İstismara mağduru olan çocukların beyanı yeterli bulunmalı, bunun için adalet sistemindeki birimler bu konuda ihtisaslaşmalı. Özelikle ihtisas mahkemeleri oluşturulmalı.
Çocuğun rızası var diyerek dosyalar kapatılmamalı ,Tck daki cinsel istismar tanımı dar kalmakta olup tarafı olduğumuz “Çocukların Cinsel Sömürü ve İstismara Karşı Korunması için Avrupa Konseyi Sözleşmesi olan “Lanzarot Sözleşmesindeki “istismar tanımı iç hukukumuzda yerleştirilmeli böylelikle çocuk yaşta evliliklerin çocuğun rızası var diyerek meşrulaştırılmasının önüne geçilmeli.Şöyle ki sözleşmede cinsel istismarı tanımı çocuğun “baskı, zorlama, tehdit kullanılması veya – aile içi de dahil olmak üzere, tanınmış bir güven, otorite veya nüfuzun suistimal edilmesi veya – çocuğun, zihinsel veya fiziksel bir engeli veya bağımlı durumda olması nedeniyle, özellikle zayıf durumunun suistimal edilmesi” şeklinde tanımlanması aile ve din otoritesinin nedeniyle gerçekleştirilen çocuk yaşta evliliklerin aslında suç olduğunu ve çocuğun rızası var diyerek beraat kararlarının alınmasının önüne geçilecektir.
Ve en temelde Anayasa madde 90 der ki temel hak ve özgürlükleri düzenleyen kanun maddeleri ve uluslararası sözleşme hükümleriyle çeliştiğinde uluslararası sözleşme hükümleri uygulanacaktır der .Yani mahkeme kararlarında TCK’da ki dar anlamda cinsel istismar tanımı değil de Lanzarot Sözleşmesindeki cinsel istismar tanımı baz alınması aslında Anayasanın gereğidir.

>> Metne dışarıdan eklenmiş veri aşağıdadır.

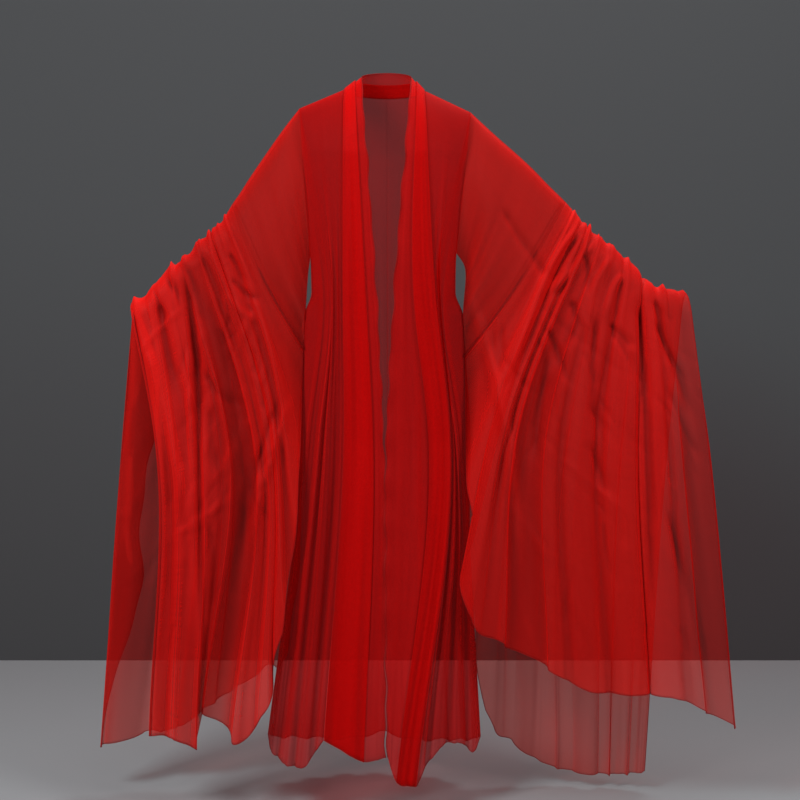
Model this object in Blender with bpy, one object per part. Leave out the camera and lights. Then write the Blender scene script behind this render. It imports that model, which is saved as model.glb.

Unutulmamalıdır olanı değiştirmek çok zordur fakat olacağı şekillendirmek bizim elimizdedir. Çocuklarla ilgili yaşanan hak ihlalleri ülkelerin en büyük ve en önemli sorunlarıdır, bunların çözümü sağlıklı bir geleceğin inşası demektir. Çocuklarla ilgili sorunların çözümü onlara sağlıklı bir gelecek sunulması devletlerin en temel hedef olmalıdır.